NBA: cud w Oakland. Golden State Warriors dopadli San Antonio Spurs

Wielkie emocje w zawodowej lidze NBA. W pierwszym meczu finału Konferencji Zachodniej Golden State Warriors przegrywali z San Antonio Spurs już 25. punktami, a i tak wygrali.

2017-05-15, 08:40

NBA: cud w Oakland. Golden State Warriors dopadli San Antonio Spurs

Do finału Zachodu Warriors, najlepsza ekipa sezonu zasadniczego NBA, dotarli nie przegrywając nawet jednego meczu. Spurs byli wykrwawieni - męczyli się z Memphis Grizzlies i Houston Rockets, na dodatek stracili swoją gwiazdę - francuskiego rozgrywającego Tony Parkera (kontuzja).

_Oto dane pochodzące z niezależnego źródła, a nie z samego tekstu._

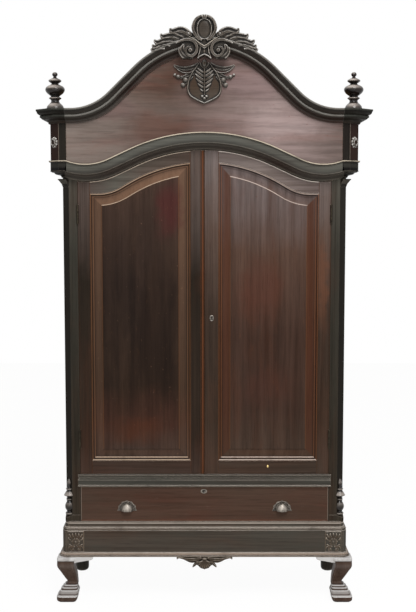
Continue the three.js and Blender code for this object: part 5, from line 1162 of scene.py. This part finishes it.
def leaf(bm, points, width, height, face, back=6, ribs=2):
    # A broad lobe with raised ribs that run together at its tip
    stroke(bm, points, width, height * 0.7, face, back)
    curve = smoothCurve(points, 4)
    for rib in range(ribs):
        aside = (rib / (ribs - 1) - 0.5) * 0.62
        shifted = []
        for (x, z, w, h), (nx, nz) in zip(curve, crossings(curve)):
            shift = aside * width * max(w, 0.04)
            shifted.append((x + nx * shift, z + nz * shift, max(w, 0.3), h))
        stroke(bm, shifted, width * 0.9 / (ribs + 0.4), height, face, 2, 0, 1)


def lobe(bm, points, width, height, face, back):
    # A leaf with ribs on both its halves, as a carver's veiner leaves them
    leaf(bm, points, width, height, face, back)
    for aside in (-crest["ribAside"], crest["ribAside"]):
        rib = [(x, z + aside * w, 0.8 * w, h) for x, z, w, h in points[1:-1]]
        stroke(bm, rib, crest["rib"], height + 1, face, 2)


def bud(bm, x, z, halfX, halfZ, height, face, steps=14):
    rings = []
    for lift in spread(0, math.pi, steps)[1:-1]:
        around = circle(steps, halfX * math.sin(lift), height * math.sin(lift))
        rings.append([Vector(((x + across) * mm, (face - out) * mm, (z + halfZ * math.cos(lift)) * mm))
                      for across, out in around])
    addRings(bm, rings)


def ground(bm, outline, front, back):
    addRings(bm, [[Vector((x * mm, y * mm, z * mm)) for x, z in outline] for y in (front, back)])


def spiral(x, z, radius, turns, start, inward):
    # A volute wound from its outside to its eye, as stroke points
    made = []
    for t in spread(0, 1, int(turns * 10)):
        angle = start - 2 * math.pi * turns * t
        reach = radius * (1 - t * (1 - inward))
        made.append((x + reach * math.cos(angle), z + reach * math.sin(angle), 1 - 0.5 * t, 0.75 + 0.4 * t))
    return made


def placed(points, side=1, z=0.0, x=0.0):
    return [(x + side * along, z + up, *rest) for along, up, *rest in points]


def wholeOutline(half, lift):
    # The right half of an outline and its mirror image
    return [(x, z + lift) for x, z in half] + [(-x, z + lift) for x, z in reversed(half) if x]


def carve(bm, face, lift, rows):
    # Each row is a tool, its points, width, height, distance behind the face, and its back and groove or ribs
    for tool, points, width, height, behind, *more in rows:
        for side in (1, -1):
            tool(bm, placed(points, side, lift), width, height, face + behind, *more)


def fuseCarving(name, bm, voxel, replaced=None, wood="carved", ridge=1.0,
                flatWarmth=0.0):
    mesh = bpy.data.meshes.new(name + "_rough")
    bmesh.ops.recalc_face_normals(bm, faces=bm.faces)
    bm.to_mesh(mesh)
    bm.free()
    rough = bpy.data.objects.new(name + "_rough", mesh)
    bpy.context.scene.collection.objects.link(rough)
    remesh = rough.modifiers.new("fuse", "REMESH")
    remesh.mode = "VOXEL"
    remesh.voxel_size = voxel * mm
    soften = rough.modifiers.new("soften", "SMOOTH")
    soften.iterations = 2
    soften.factor = 0.5
    graph = bpy.context.evaluated_depsgraph_get()
    made = bpy.data.meshes.new_from_object(rough.evaluated_get(graph), depsgraph=graph)
    bpy.data.objects.remove(rough)
    made.name = name
    # A carving that replaces a node stays inside its box
    for vertex in made.vertices if replaced else ():
        for axis in range(3):
            vertex.co[axis] = min(max(vertex.co[axis], lowest[replaced][axis]), highest[replaced][axis])
    rubShadeCarving(made, voxel * mm, ridge, flatWarmth)
    addPiece(name, made, woodMaterial(wood, "across"), replaced, 180)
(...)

"Ostrogi" to jednak wielkie doświadczenie i genialny trener Gregg Popovich. Od początku spotkanie układało się po myśli gości. Dobrze pod koszem grał duet Aldridge - Gasol, na parkiecie rządził wszechstronny Kawhi Leonard.

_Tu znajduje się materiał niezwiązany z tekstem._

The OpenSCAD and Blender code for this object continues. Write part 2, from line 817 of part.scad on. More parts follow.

Pogoń gospodarzy zaczęła się w trzeciej kwarcie. Spurs mieli wielkiego pecha - na stopę kolegi z drużyny wylądował Leonard i skręcił kostkę. Wrócił na parkiet, ale znowu źle wylądował. Brutalnie zagrał środkowy gospodarzy, Gruzin Zaza Pachulia. - To było naprawdę głupie - przepraszał potem środkowy.

Youtube.com

Warriors rzucili kolejne 18 punktów nie tracąc żadnego. Rewelacyjnie zagrały gwiazdy GSW - Stephen Curry (40 punktów) i Kevin Durant (40). W poniedziałek badanie rezonansem magnetycznym przejdzie Leonard. Do momentu kontuzji miał na koncie już 26 punktów. Bez niego koszykarzom z Teksasu ciężko będzie nawiązać walkę z faworytami, z nim mogą jeszcze sprawić niespodziankę.

W finale Wschodu wciąż samotnie czekają mistrzowie NBA - Cleveland Cavaliers. Dziś w nocy drugie finalistę wyłoni siódme spotkanie Boston Celtics z drużyną Marcina Gortata, Washington Wizards.